» Given request: Copy exactly the lines from the one containing "return low, high" through the one containing "scene = bpy.context.scene", both included, and nothing else.
----------------------------------------
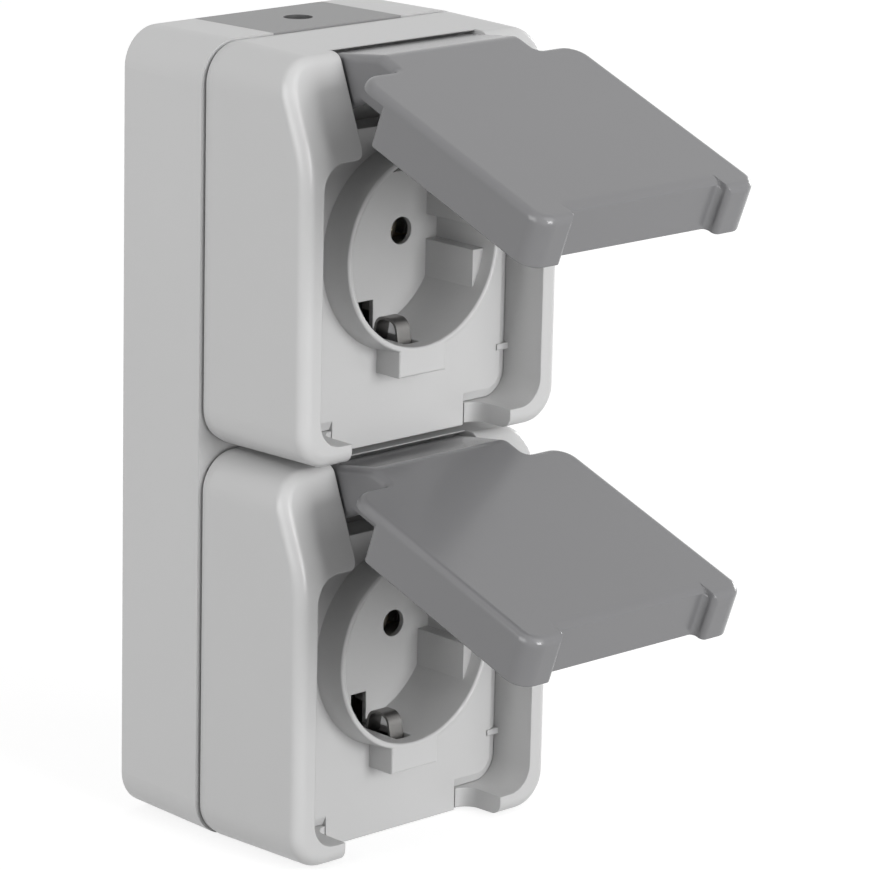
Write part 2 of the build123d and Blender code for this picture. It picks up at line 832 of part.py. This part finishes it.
def grip_wall():
    """The end wall behind the grip."""
    half = grip_half + cover_wall
    outline = rectangle(-half, half, cover_low, grip_end + cover_wall)
    outline = fillet(outline.vertices().sort_by(Axis.Y)[-2:], grip_corner + cover_wall)
    return slab(outline, cover_back, cover_face - cover_edge_round)


def cover_shut():
    cover = across(full_profile(), LARGE) & slab(plan(cover_ear_top, cover_ear_corner), 0, LARGE)
    cover = fillet(outer_edges(cover), cover_edge_round)
    cover -= across(hollow_profile(), LARGE) & slab(inner_plan(), 0, LARGE)
    cover -= under_ears()
    cover += grip_wall()
    cover -= post(collar_radius + collar_clear, 0, 0, 0, cover_face - cover_skin)
    rib = Circle(cover_seal_outer + seal_rib_thick) - Circle(cover_seal_outer)
    half = cover_half - cover_wall
    rib &= rectangle(-half, half, cover_low + 3, cover_shoulder - cover_wall)
    inside = cover_face - cover_skin
    cover += slab(rib, inside - seal_rib_height, inside + 0.5)
    cover -= grip()
    return cover - pin_ends(pin_radius + pin_clear)


def cover_seal():
    """A soft ring inside the cover that faces the collar's rim when the cover is shut."""
    ring = Circle(cover_seal_outer) - Circle(cover_seal_inner)
    return slab(ring, collar_front + cover_seal_gap, cover_face - cover_skin)


def swing(solid, angle):
    """Turns a piece about the hinge from shut to open."""
    axis = Axis((0, -hinge_depth, hinge_up), (-1, 0, 0))
    return solid.rotate(axis, angle)


def gang_pieces(open_angle):
    contact = pin_contact()
    return {
        "front_frame": front_frame(),
        "frame_seal": frame_seal(),
        "centre_plate": centre_plate(),
        "contact_carrier": contact_carrier(),
        "carrier_screws": carrier_screws(),
        "line_contact": contact,
        "neutral_contact": mirror(contact, about=Plane.YZ),
        "terminal_screws": terminal_screws(),
        "earth_bracket": earth_bracket(),
        "hinge_pin": hinge_pin(),
        "hinged_cover": swing(cover_shut(), open_angle),
        "cover_seal": swing(cover_seal(), open_angle),
    }


parts = {"back_box": back_box(), "cable_grommet": cable_grommet()}
gangs = zip(("upper", "lower"), gang_heights(), (upper_open_angle, lower_open_angle))
for name, height, open_angle in gangs:
    for piece, solid in gang_pieces(open_angle).items():
        parts[f"{name}_{piece}"] = Pos(0, 0, height) * solid

os.makedirs("parts", exist_ok=True)
for name, solid in parts.items():
    export_step(solid, f"parts/{name}.step")
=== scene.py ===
import math

import bmesh
import bpy
from mathutils import Matrix, Vector


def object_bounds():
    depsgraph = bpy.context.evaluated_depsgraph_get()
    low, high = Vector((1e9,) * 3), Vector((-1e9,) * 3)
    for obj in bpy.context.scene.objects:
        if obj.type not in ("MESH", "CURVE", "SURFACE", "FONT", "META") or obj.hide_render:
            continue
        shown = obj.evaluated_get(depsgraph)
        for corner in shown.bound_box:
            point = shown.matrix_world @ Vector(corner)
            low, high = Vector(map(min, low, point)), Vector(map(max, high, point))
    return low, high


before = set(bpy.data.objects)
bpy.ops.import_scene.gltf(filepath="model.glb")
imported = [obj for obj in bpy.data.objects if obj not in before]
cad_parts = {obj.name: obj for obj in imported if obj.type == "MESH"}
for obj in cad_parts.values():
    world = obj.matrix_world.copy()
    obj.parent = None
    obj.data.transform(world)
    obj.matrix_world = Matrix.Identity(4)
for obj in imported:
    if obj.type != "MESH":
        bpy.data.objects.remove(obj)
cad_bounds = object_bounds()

scene = bpy.context.scene

# Camera: a long lens a metre away, to the left of the socket and a little above it,
# so that the box's left side and top show and the verticals stay almost parallel.
VIEW_AZIMUTH = math.radians(-43.43)
VIEW_HEIGHT = math.radians(14.80)
VIEW_ROLL = math.radians(1.24)
VIEW_DISTANCE = 0.9759
AIM = Vector((0.0, -0.035, 0.0))
AIM_RIGHT = 0.01403
AIM_UP = -0.00021
LENS = 197.46
SENSOR_WIDTH = 36.0
NEAREST_SEEN = 0.01
FARTHEST_SEEN = 20.0

back = Vector((math.sin(VIEW_AZIMUTH) * math.cos(VIEW_HEIGHT),
               -math.cos(VIEW_AZIMUTH) * math.cos(VIEW_HEIGHT),
               math.sin(VIEW_HEIGHT)))
level = Vector((math.cos(VIEW_AZIMUTH), math.sin(VIEW_AZIMUTH), 0.0))
upright = back.cross(level)
right = math.cos(VIEW_ROLL) * level + math.sin(VIEW_ROLL) * upright
up = math.cos(VIEW_ROLL) * upright - math.sin(VIEW_ROLL) * level
stand = AIM + AIM_RIGHT * level + AIM_UP * upright + VIEW_DISTANCE * back
camera = bpy.data.objects.new("camera", bpy.data.cameras.new("camera"))
camera.data.lens = LENS
camera.data.sensor_width = SENSOR_WIDTH
camera.data.clip_start = NEAREST_SEEN
camera.data.clip_end = FARTHEST_SEEN
camera.matrix_world = Matrix.Translation(stand) @ Matrix((right, up, back)).transposed().to_4x4()
scene.collection.objects.link(camera)
scene.camera = camera
scene.view_settings.view_transform = "Standard"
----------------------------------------
» The result:
    return low, high


before = set(bpy.data.objects)
bpy.ops.import_scene.gltf(filepath="model.glb")
imported = [obj for obj in bpy.data.objects if obj not in before]
cad_parts = {obj.name: obj for obj in imported if obj.type == "MESH"}
for obj in cad_parts.values():
    world = obj.matrix_world.copy()
    obj.parent = None
    obj.data.transform(world)
    obj.matrix_world = Matrix.Identity(4)
for obj in imported:
    if obj.type != "MESH":
        bpy.data.objects.remove(obj)
cad_bounds = object_bounds()

scene = bpy.context.scene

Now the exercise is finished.